TASK: Extract each line of the data below exactly as written.

* Begin SUPPLIED INFORMATION *

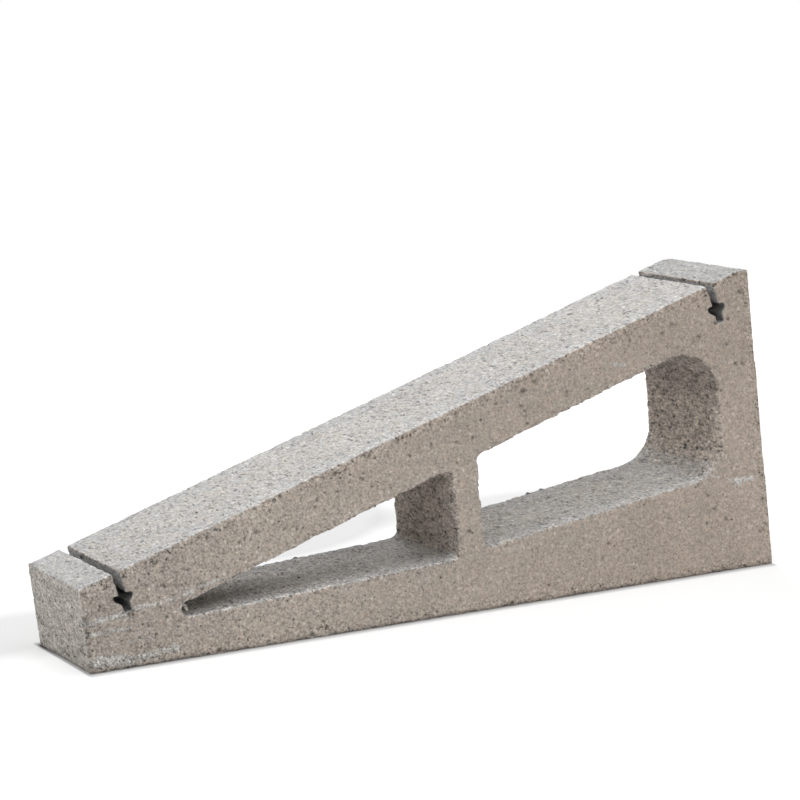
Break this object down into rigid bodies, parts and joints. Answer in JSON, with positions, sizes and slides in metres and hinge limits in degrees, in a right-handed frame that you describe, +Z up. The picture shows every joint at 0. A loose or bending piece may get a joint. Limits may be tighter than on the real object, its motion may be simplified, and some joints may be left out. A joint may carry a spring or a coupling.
{
  "type": "solar ballast mount",
  "caption": "Concrete wedge block that holds the edge of a solar panel at a fixed tilt on a flat roof by its own weight, with undercut clamp slots across its sloping top.",
  "frame": {"origin": "middle of the block's box, on the ground", "axes": "+X along the block towards its tall end, +Y across its width, +Z up"},
  "size_m": [0.8044, 0.2, 0.3342],
  "materials": {
    "concrete": "dry-cast concrete, open grain, matt, pale grey top and warm grey sides"
  },
  "bodies": {
    "root": {"ballast_block": "concrete"}
  },
  "joints": []
}
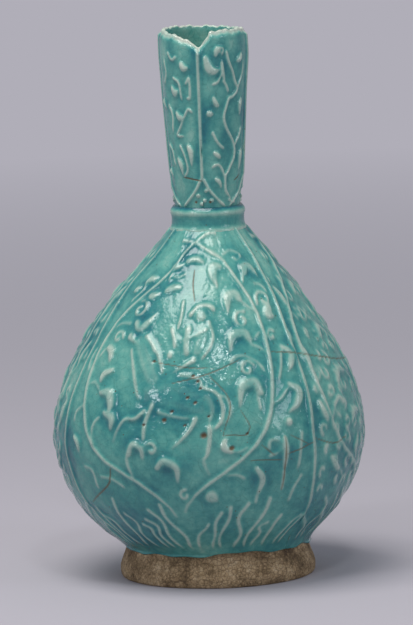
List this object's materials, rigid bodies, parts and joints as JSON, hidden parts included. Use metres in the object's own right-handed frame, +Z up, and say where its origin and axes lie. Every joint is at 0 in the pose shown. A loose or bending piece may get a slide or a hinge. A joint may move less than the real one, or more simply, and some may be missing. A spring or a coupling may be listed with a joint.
{
  "type": "bottle",
  "caption": "Glazed moulded ceramic bottle with a pear-shaped relief body, a tall flaring neck and an unglazed foot ring.",
  "frame": {"origin": "on the belly's axis at the table, under the middle of the bottle", "axes": "+Z up along the bottle's height, -Y towards the front panel, +X to the right of the front panel"},
  "size_m": [0.1905, 0.1916, 0.3309],
  "materials": {
    "turquoise_glaze": "gloss",
    "buff_stonepaste": "matte"
  },
  "bodies": {
    "root": {"foot_ring": "buff_stonepaste", "body_floor": "buff_stonepaste", "body_panel_front": "turquoise_glaze", "body_panel_right": "turquoise_glaze", "body_panel_back": "turquoise_glaze", "body_panel_left": "turquoise_glaze", "body_rib_front_left": "turquoise_glaze", "body_rib_front_right": "turquoise_glaze", "body_rib_back_right": "turquoise_glaze", "body_rib_back_left": "turquoise_glaze", "collar_ring": "turquoise_glaze", "neck_panel_front_right": "turquoise_glaze", "neck_panel_back_right": "turquoise_glaze", "neck_panel_back_left": "turquoise_glaze", "neck_panel_front_left": "turquoise_glaze", "neck_rib_front": "turquoise_glaze", "neck_rib_right": "turquoise_glaze", "neck_rib_back": "turquoise_glaze", "neck_rib_left": "turquoise_glaze"}
  },
  "joints": []
}
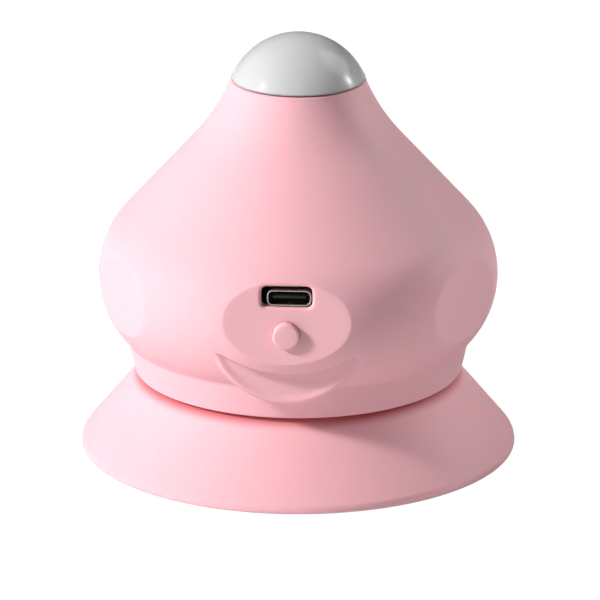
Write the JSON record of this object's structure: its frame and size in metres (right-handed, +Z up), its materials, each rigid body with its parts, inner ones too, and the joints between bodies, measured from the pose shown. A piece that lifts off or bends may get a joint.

* End SUPPLIED INFORMATION *

RESULT OF THIS TASK:
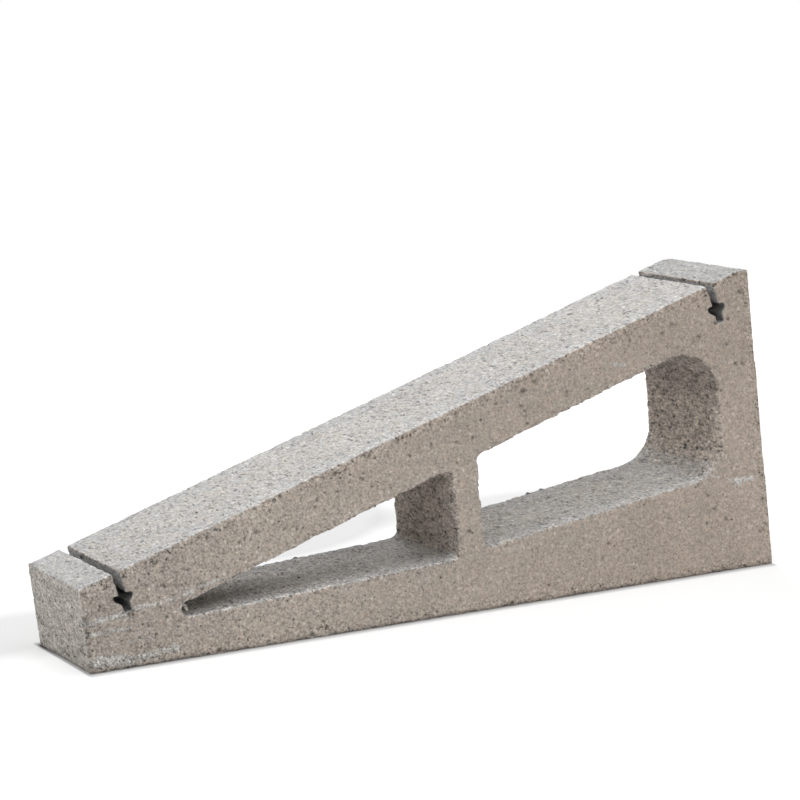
Break this object down into rigid bodies, parts and joints. Answer in JSON, with positions, sizes and slides in metres and hinge limits in degrees, in a right-handed frame that you describe, +Z up. The picture shows every joint at 0. A loose or bending piece may get a joint. Limits may be tighter than on the real object, its motion may be simplified, and some joints may be left out. A joint may carry a spring or a coupling.
{
  "type": "solar ballast mount",
  "caption": "Concrete wedge block that holds the edge of a solar panel at a fixed tilt on a flat roof by its own weight, with undercut clamp slots across its sloping top.",
  "frame": {"origin": "middle of the block's box, on the ground", "axes": "+X along the block towards its tall end, +Y across its width, +Z up"},
  "size_m": [0.8044, 0.2, 0.3342],
  "materials": {
    "concrete": "dry-cast concrete, open grain, matt, pale grey top and warm grey sides"
  },
  "bodies": {
    "root": {"ballast_block": "concrete"}
  },
  "joints": []
}
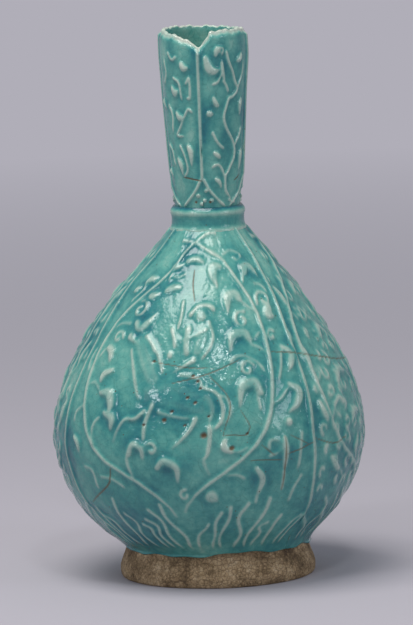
List this object's materials, rigid bodies, parts and joints as JSON, hidden parts included. Use metres in the object's own right-handed frame, +Z up, and say where its origin and axes lie. Every joint is at 0 in the pose shown. A loose or bending piece may get a slide or a hinge. A joint may move less than the real one, or more simply, and some may be missing. A spring or a coupling may be listed with a joint.
{
  "type": "bottle",
  "caption": "Glazed moulded ceramic bottle with a pear-shaped relief body, a tall flaring neck and an unglazed foot ring.",
  "frame": {"origin": "on the belly's axis at the table, under the middle of the bottle", "axes": "+Z up along the bottle's height, -Y towards the front panel, +X to the right of the front panel"},
  "size_m": [0.1905, 0.1916, 0.3309],
  "materials": {
    "turquoise_glaze": "gloss",
    "buff_stonepaste": "matte"
  },
  "bodies": {
    "root": {"foot_ring": "buff_stonepaste", "body_floor": "buff_stonepaste", "body_panel_front": "turquoise_glaze", "body_panel_right": "turquoise_glaze", "body_panel_back": "turquoise_glaze", "body_panel_left": "turquoise_glaze", "body_rib_front_left": "turquoise_glaze", "body_rib_front_right": "turquoise_glaze", "body_rib_back_right": "turquoise_glaze", "body_rib_back_left": "turquoise_glaze", "collar_ring": "turquoise_glaze", "neck_panel_front_right": "turquoise_glaze", "neck_panel_back_right": "turquoise_glaze", "neck_panel_back_left": "turquoise_glaze", "neck_panel_front_left": "turquoise_glaze", "neck_rib_front": "turquoise_glaze", "neck_rib_right": "turquoise_glaze", "neck_rib_back": "turquoise_glaze", "neck_rib_left": "turquoise_glaze"}
  },
  "joints": []
}
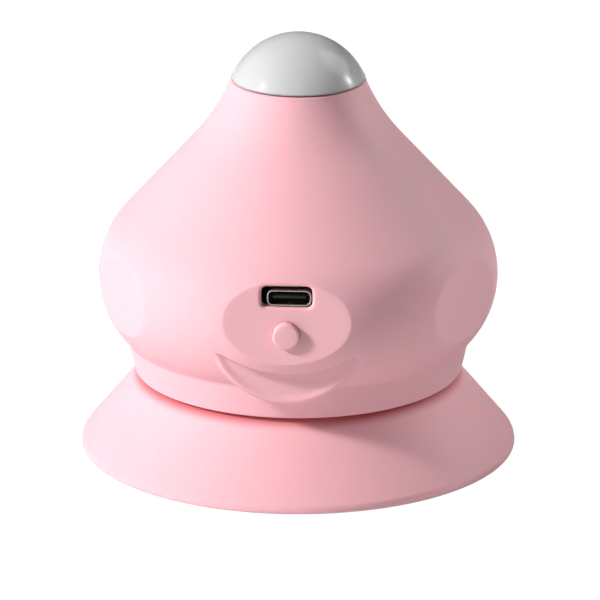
Write the JSON record of this object's structure: its frame and size in metres (right-handed, +Z up), its materials, each rigid body with its parts, inner ones too, and the joints between bodies, measured from the pose shown. A piece that lifts off or bends may get a joint.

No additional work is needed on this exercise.